The thieves took only three minutes before speeding away. No shots were fired during the robbery.
Police found a burned-out van near the airport late Monday night, Sky News said. Authorities said the suspects had laser-sights on their weapons as they hit the aircraft, which was scheduled to depart for Zurich at 8:05 p.m. local time.
The robbers used a Mercedes van to break through the security fence and escaped in an Audi disguised as a police car with blue flashing lights.
The cache of stones were contained in 120 small parcels of uncut and polished diamonds, the Telegraph said.
"This was a very precise, almost military-organized and well-executed robbery," Jan Van der Cruysse, an airport spokesman, told CNN. "We are an airport that is, as all international airports are, subject to very strict aviation security and safety regulations.”
The Antwerp World Diamond Centre said that besides diamonds, gold and platinum were also stolen. It also said that, on average, about $200 million in jewels comes through the airport each day.
A spokeswoman for the centre said prospects for recovering the diamonds was “very small,” the Telegraph reported.
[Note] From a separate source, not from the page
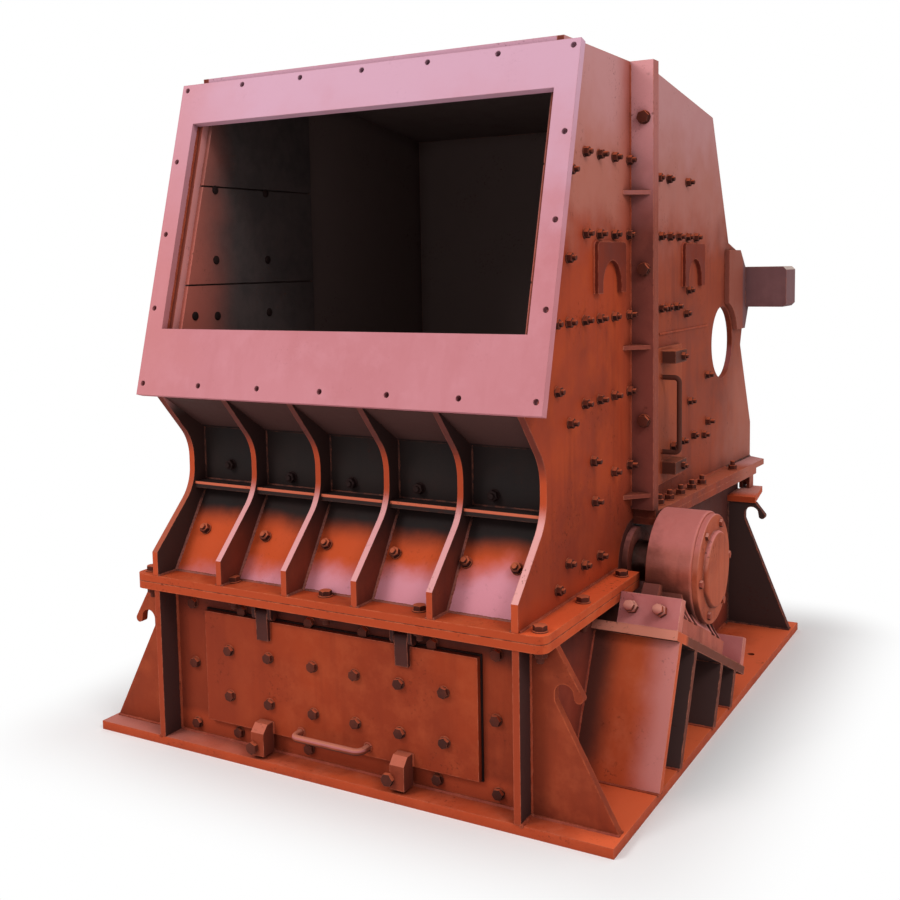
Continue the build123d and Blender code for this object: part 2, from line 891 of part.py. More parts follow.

The flight, which was operated by Helvetic Airways, was canceled.
British aviation security consultant Philip Baum told the Associated Press that the heist was troubling not because the fence was breached, but because the response did not appear to have been immediate.
"It does seem very worrying that someone can actually have the time to drive two vehicles onto the airport, effect the robbery, and drive out without being intercepted," Baum said.
Mike Obel assigns, edits and writes stories about business, markets, finance and economics. Before coming to International Business Times, he worked on the Finance Desk of...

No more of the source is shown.